One more day, to be exact.
Yesterday, officials in six Illinois counties announced that military personnel and other overseas voters will have until election day (November 2nd) to postmark their ballots. Other absentee voters in the state must have their ballots in the mail by November 1st.
Representatives of the six counties--Boone, Hancock, Jersey, Massac, Schulyer and St. Clair--will also extend the November 14th deadline for receiving absentee ballots by another four or five days. That (ostensibly) gives military personnel stationed abroad more time to return their ballots.
At first glance, the revised timetable seems to be an act of generosity. But it's also worth remembering that the six counties mailed out their absentee ballots more than two weeks late, missing the 45-day deadline mandated by the Military and Overseas Voter Empowerment (MOVE) Act. And, the Illinois counties extended their absentee ballot deadlines only after the Department of Justice filed suit in federal court to enforce the mandate. Given DOJ's less-than-enthusiastic enforcement of the MOVE Act, the Illinois case is especially egregious.
That's because the absentee voter problem in Illinois extends well beyond those six counties. According to the Chicago Tribune, 29 additional counties also missed the original, September 14th deadline. However, they will note have to extend their deadlines because state law allows a 14-day cushion after the election to process incoming overseas ballots.

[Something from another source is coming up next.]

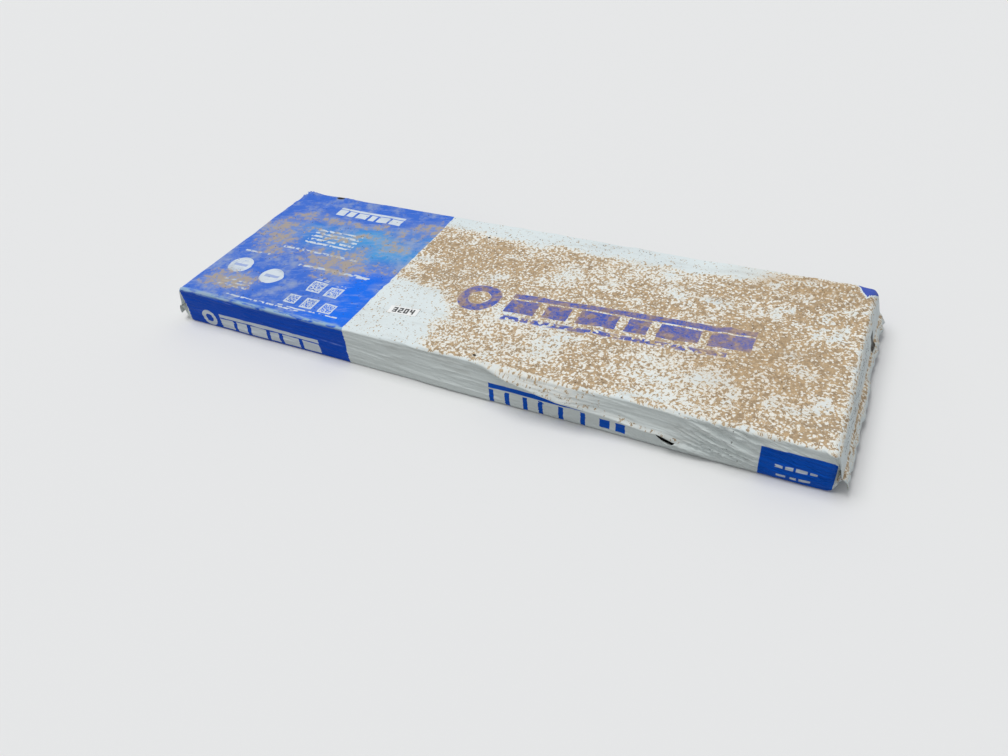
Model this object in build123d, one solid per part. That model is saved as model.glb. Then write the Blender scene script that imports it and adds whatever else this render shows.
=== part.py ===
from build123d import *
import math
import os

# A wrapped bundle of laminated roofing shingles, lying flat.
# X runs along the bundle, Y across it and Z up. The origin is the middle of the underside.
# All sizes are in millimetres.

# One shingle: a slotted overlay with a plain backing strip bonded behind its slotted half.
shingle_length = 1000.0
shingle_width = 337.0
overlay_thickness = 2.2
backing_thickness = 1.6
# What is left between two backing strips that lie side by side.
strip_gap = 7.0
slot_depth = 143.0
slot_flare = 7.0
# The slots are cut a little past the butt edge.
slot_overrun = 1.0
tooth_shares = (150, 95, 170, 110, 140)
slot_shares = (60, 80, 55, 75, 65)

# The stack: every other shingle is turned over, so that two backing strips lie side by side
# between two overlays and the stack stays level.
shingle_count = 20
granule_gap = 0.1
# How far the shingles lie out of line, and the angle by which each one's slip turns on.
stagger = 1.0
stagger_turn_x = 2.4
stagger_turn_y = 1.7

# The wrap: a film tube, closed at each end by a flattened and sealed fin.
film = 0.6
top_ease = 0.3
side_ease = 0.3
edge_radius = 3.0
nose_reach = 9.0
fin_height_share = 0.42
tuck_depth = 42.0
tuck_start = 2.5
tuck_rim = 1.5
# The tucks are drawn past the sides of the wrap, so that they are open there.
tuck_overrun = 3.0
fin_reach = 9.0
fin_drop = 15.0
fin_knee_reach = 0.5
fin_knee_drop = 0.12
fin_ruffle = 3.0
fin_waves = 3.5
fin_ripple_pace = 1.7
fin_sections = 19
back_seam_width = 25.0
back_seam_groove = 1.0

# The slit torn in the front of the film.
tear_length = 27.0
tear_width = 3.4
tear_from_left = 809.0
tear_height = 20.0
tear_tilt = 14.0

# The paper number sticker on the top of the wrap, placed from the wrap's front left corner.
sticker_length = 48.0
sticker_width = 18.0
sticker_thickness = 0.2
sticker_from_left = 388.0
sticker_from_front = 69.0
sticker_turn = 5.0

# What follows from these sizes.
backing_width = (shingle_width - strip_gap) / 2
pair_pitch = 2 * overlay_thickness + backing_thickness + 2 * granule_gap
floor_film = 2 * film
inner_radius = edge_radius - film
pairs, odd_shingle = divmod(shingle_count, 2)
stack_height = pairs * pair_pitch - granule_gap
if odd_shingle:
    stack_height += overlay_thickness + backing_thickness + granule_gap
stack_floor = floor_film + top_ease
wrap_height = stack_floor + stack_height + top_ease + film
# The room beside the stack that keeps its sharp edges inside the rounded edges of the wrap.
corner_room = inner_radius - math.sqrt(inner_radius**2 - (inner_radius - top_ease) ** 2)
side_room = side_ease + stagger + corner_room
wrap_width = shingle_width + 2 * (side_room + film)
body_half = shingle_length / 2 + side_room + film
fin_line = fin_height_share * wrap_height


def slotted_overlay(shift):
    """The overlay, with tapered slots between its teeth, open at the butt edge."""
    plate = Pos(0, 0, overlay_thickness / 2) * Box(
        shingle_length, shingle_width, overlay_thickness
    )
    scale = shingle_length / (sum(tooth_shares) + sum(slot_shares))
    root = slot_depth - shingle_width / 2
    mouth = -shingle_width / 2 - slot_overrun
    slot_left = -shingle_length / 2
    for number in range(len(tooth_shares)):
        pick = (number + shift) % len(tooth_shares)
        slot_left += tooth_shares[pick] * scale
        slot_right = slot_left + slot_shares[pick] * scale
        outline = Polygon(
            (slot_left - slot_flare, mouth),
            (slot_right + slot_flare, mouth),
            (slot_right - slot_flare, root),
            (slot_left + slot_flare, root),
            align=None,
        )
        plate -= extrude(outline, overlay_thickness)
        slot_left = slot_right
    return plate


def shingle(shift):
    """One laminated shingle, face down, with its butt edge towards the front."""
    backing = Pos(
        0, (backing_width - shingle_width) / 2, overlay_thickness + backing_thickness / 2
    ) * Box(shingle_length, backing_width, backing_thickness)
    return slotted_overlay(shift) + backing


def stacked_shingle(number):
    """The shingle of that number from the bottom of the stack, in its place."""
    pair, turned_over = divmod(number, 2)
    floor = stack_floor + pair * pair_pitch
    slip_x = stagger * math.sin(stagger_turn_x * number)
    slip_y = stagger * math.cos(stagger_turn_y * number)
    piece = shingle(number)
    if turned_over:
        top = floor + pair_pitch - granule_gap
        return Pos(slip_x, slip_y, top) * Rot(180, 0, 0) * piece
    return Pos(slip_x, slip_y, floor) * piece


def envelope(inset, floor):
    """The closed outline of the wrap without its tucks, drawn in by the inset."""
    half = body_half - inset
    tip = body_half + nose_reach - inset
    top = wrap_height - inset
    side = Plane.XZ * Polygon(
        (-half, floor), (half, floor), (tip, fin_line), (half, top),
        (-half, top), (-tip, fin_line),
        align=None,
    )
    corners = [v for v in side.vertices() if abs(abs(v.X) - half) < 1e-6]
    body = extrude(fillet(corners, edge_radius - inset), wrap_width / 2 - inset, both=True)
    rims = [e for e in body.edges() if abs(e.center().Y) > wrap_width / 4]
    return fillet(rims, edge_radius - inset)


def tetrahedron(points):
    """The solid between four points, the last of them its apex."""
    base = make_face(Polyline(*points[:3], close=True))
    return loft([base.faces()[0], Vertex(*points[3])])


def swollen(points, thickness):
    """The four points of a tetrahedron, moved so that each face stands out by the thickness."""
    areas = []
    for left_out in range(4):
        a, b, c = [Vector(*p) for n, p in enumerate(points) if n != left_out]
        areas.append((b - a).cross(c - a).length / 2)
    a, b, c, d = [Vector(*p) for p in points]
    volume = abs((b - a).cross(c - a).dot(d - a)) / 6
    centre = (a * areas[0] + b * areas[1] + c * areas[2] + d * areas[3]) / sum(areas)
    growth = 1 + thickness * sum(areas) / (3 * volume)
    return [tuple(centre + (Vector(*p) - centre) * growth) for p in points]


def tuck(end, side, growth):
    """The fold where a side of the tube is pushed in between its top and bottom flaps."""
    y = side * wrap_width / 2
    apex = (end * (body_half + tuck_start), y - side * tuck_depth, fin_line)
    mouth = [
        (end * body_half, y, edge_radius),
        (end * body_half, y, wrap_height - edge_radius),
        (end * (body_half + nose_reach - tuck_rim), y, fin_line),
    ]
    over = 1 + tuck_overrun / tuck_depth
    far = [tuple(a + (m - a) * over for m, a in zip(point, apex)) for point in mouth]
    points = far + [apex]
    return tetrahedron(swollen(points, growth) if growth else points)


def fin():
    """The crumpled seal of the right end: it leaves the nose level, bends and hangs down."""
    root = body_half + nose_reach - 2 * film
    sections = []
    for number in range(fin_sections):
        share = number / (fin_sections - 1)
        y = (share - 0.5) * (wrap_width - 2 * edge_radius)
        wave = math.sin(2 * math.pi * fin_waves * share)
        ripple = math.cos(2 * math.pi * fin_waves * fin_ripple_pace * share)
        reach = fin_reach + fin_ruffle * wave / 2
        drop = fin_drop + fin_ruffle * ripple
        knee = (root + fin_knee_reach * reach, fin_line - fin_knee_drop * drop)
        hem = (root + reach, fin_line - drop)
        outline = [
            (root, fin_line + film), (knee[0] + film, knee[1] + film),
            (hem[0] + film, hem[1]), (hem[0] - film, hem[1]),
            (knee[0] - film, knee[1] - film), (root, fin_line - film),
        ]
        points = [(x, y, z) for x, z in outline]
        sections.append(make_face(Polyline(*points, close=True)).faces()[0])
    return loft(sections, ruled=True)


def back_seam():
    """The lengthwise seal under the bundle: its flap lies in a shallow relief, edge free."""
    room = back_seam_width + back_seam_groove
    relief = Pos(0, back_seam_groove / 2, film / 2) * Box(
        2 * (body_half - edge_radius), room, film
    )
    flap = Pos(0, 0, film / 2) * Box(
        2 * (body_half - edge_radius) - 2 * back_seam_groove, back_seam_width, film
    )
    return relief, flap


def tear():
    """The room of the slit, which goes right through the film."""
    outline = Polygon(
        (-tear_length / 2, 0), (-tear_length / 6, -tear_width / 2),
        (tear_length / 2, 0), (tear_length / 6, tear_width / 2),
        align=None,
    )
    place = Pos(tear_from_left - body_half, -wrap_width / 2, tear_height)
    return place * Rot(90, 0, 0) * Rot(0, 0, -tear_tilt) * extrude(outline, 2 * film, both=True)


def wrap():
    """The film: a closed skin with tucked ends, a fin at each end and a seam underneath."""
    skin = envelope(0, 0)
    hollow = envelope(film, floor_film)
    for end in (-1, 1):
        for side in (-1, 1):
            skin -= tuck(end, side, 0)
            hollow -= tuck(end, side, film)
    skin -= hollow
    relief, flap = back_seam()
    skin -= relief
    skin += flap
    for turn in (0, 180):
        skin += Rot(0, 0, turn) * fin()
    return skin - tear()


def number_sticker():
    """The small paper sticker, flat on the top of the wrap."""
    place = Pos(
        sticker_from_left - body_half,
        sticker_from_front - wrap_width / 2,
        wrap_height + sticker_thickness / 2,
    )
    return place * Rot(0, 0, sticker_turn) * Box(
        sticker_length, sticker_width, sticker_thickness
    )


def write_parts():
    """Writes one file for each piece."""
    os.makedirs("parts", exist_ok=True)
    pieces = {"film_wrap": wrap(), "number_sticker": number_sticker()}
    for number in range(shingle_count):
        pieces[f"shingle_{number + 1:02d}"] = stacked_shingle(number)
    for name, piece in pieces.items():
        export_step(piece, f"parts/{name}.step")


write_parts()
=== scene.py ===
import math

import bpy
import numpy as np
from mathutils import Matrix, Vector
from mathutils.bvhtree import BVHTree


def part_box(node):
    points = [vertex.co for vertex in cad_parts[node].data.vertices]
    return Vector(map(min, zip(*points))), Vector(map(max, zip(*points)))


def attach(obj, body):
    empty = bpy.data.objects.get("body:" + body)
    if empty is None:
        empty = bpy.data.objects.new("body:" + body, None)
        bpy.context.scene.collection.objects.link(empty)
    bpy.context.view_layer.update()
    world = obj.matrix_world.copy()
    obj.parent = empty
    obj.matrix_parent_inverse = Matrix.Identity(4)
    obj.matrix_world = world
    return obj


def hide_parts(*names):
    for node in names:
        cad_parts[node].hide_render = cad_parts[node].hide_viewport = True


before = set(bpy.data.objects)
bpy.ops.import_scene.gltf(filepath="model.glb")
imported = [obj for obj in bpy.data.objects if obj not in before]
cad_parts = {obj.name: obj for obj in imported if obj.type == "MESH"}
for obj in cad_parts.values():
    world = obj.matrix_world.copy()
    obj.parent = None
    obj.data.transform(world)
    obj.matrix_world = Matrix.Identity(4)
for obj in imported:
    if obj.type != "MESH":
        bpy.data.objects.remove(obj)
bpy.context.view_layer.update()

MM = 0.001
WRAP_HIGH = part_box("film_wrap")[1]
HEIGHT = WRAP_HIGH.z
HALF_WIDTH = WRAP_HIGH.y
# The film's flat sides end this far from the middle, 3.1 mm beyond the shingles.
BODY_HALF = 0.5031
# The ends: the film rounds off, is folded to a nose, and hangs down from there as a fin.
ROUNDING = 7 * MM
NOSE = 9 * MM
NOSE_BULGE = 0.8 * MM
FIN_LINE = 0.42 * HEIGHT
FIN_REACH = 9 * MM
FIN_DROP = 15 * MM

# The film's own sizes.
FILM_THICKNESS = 0.2 * MM
EDGE_RADIUS = 3.6 * MM
# How far a rounded edge lies inside its corner, as a share of the radius.
ARC_INSET = 0.29
PLY_GAP = 0.45 * MM
# The seam underneath, the ramp that leads up to it, and the heights of its plies.
SEAM_WIDTH = 25 * MM
SEAM_RAMP = 8 * MM
SEAM_BULGE = 0.4 * MM
SEAM_LEVELS = (0.25 * MM, 0.7 * MM, 1.15 * MM)
# The columns stand a little closer towards the right end, where the creases are.
BODY_COLUMNS = 300
CROWDING = 0.12
# What the film is thinned to before it gets its thickness.
FILM_TRIANGLES = 94000
# How far the film stays above the floor at least.
LOWEST = 0.05 * MM

# The sizes that creases, stains and print are placed by, in mm.
LENGTH = 2 * BODY_HALF / MM
WIDTH = 2 * HALF_WIDTH / MM
TALL = HEIGHT / MM
END_PANEL = 38.0
PANEL_RIGHT = 323.0

# The film's map: its coordinates in mm, x from the left end and s from the top's front edge,
# made to fit between 0 and 1.
MAP_SPAN = 1300.0
MAP_LEFT = 100.0
MAP_BELOW = 450.0


def smooth(low, high, value):
    """0 below low, 1 above high and an even ease between them."""
    share = np.clip((value - low) / (high - low), 0, 1)
    return share * share * (3 - 2 * share)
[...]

Illinois Democrats have accused Republicans of over-stating the problem. They cite figures from election officials that show less than 2,000 military personnel serving overseas have requested absentee ballots---and many of the counties that were slow in sending them out are controlled by the GOP.
But that's only part of the story. Many of those military members stationed outside the U.S. have a spouse (or other family members) who also vote in Illinois, and have (presumably) requested absentee ballots. Another 5,500 ballots were sent to military personnel from Illinois who serve in other states. So, the military absentee voter pool in the Land of Lincoln is far larger than the 1,800 ballots heading overseas.
So far, there's no data on how many military voters have actually received their ballots. And, there's the more important question of whether they will actually count. It's an understatement to say that some Illinois localities (hellooo, Cook County) have a proud tradition of election chicanery and fraud. With tight races for Senator and Governor, it will be interesting to see how many of those military votes aren't counted next month.
To be fair, the problem is not limited to Illinois. More than a half-dozen states asked for waivers from the MOVE Act's requirements, and there is some evidence that the Obama DOJ actually encouraged those requests. Meanwhile, there are those sobering statistics from recent elections; according to the Washington Times, at least 17,000 military ballots were rejected in 2008, and the estimates from previous election cycles are even higher. Given inconsistent enforcement of the MOVE law (and late ballot mailings in several states), it seems likely that military members will--once again--be the most disenfranchised segment of the American electorate.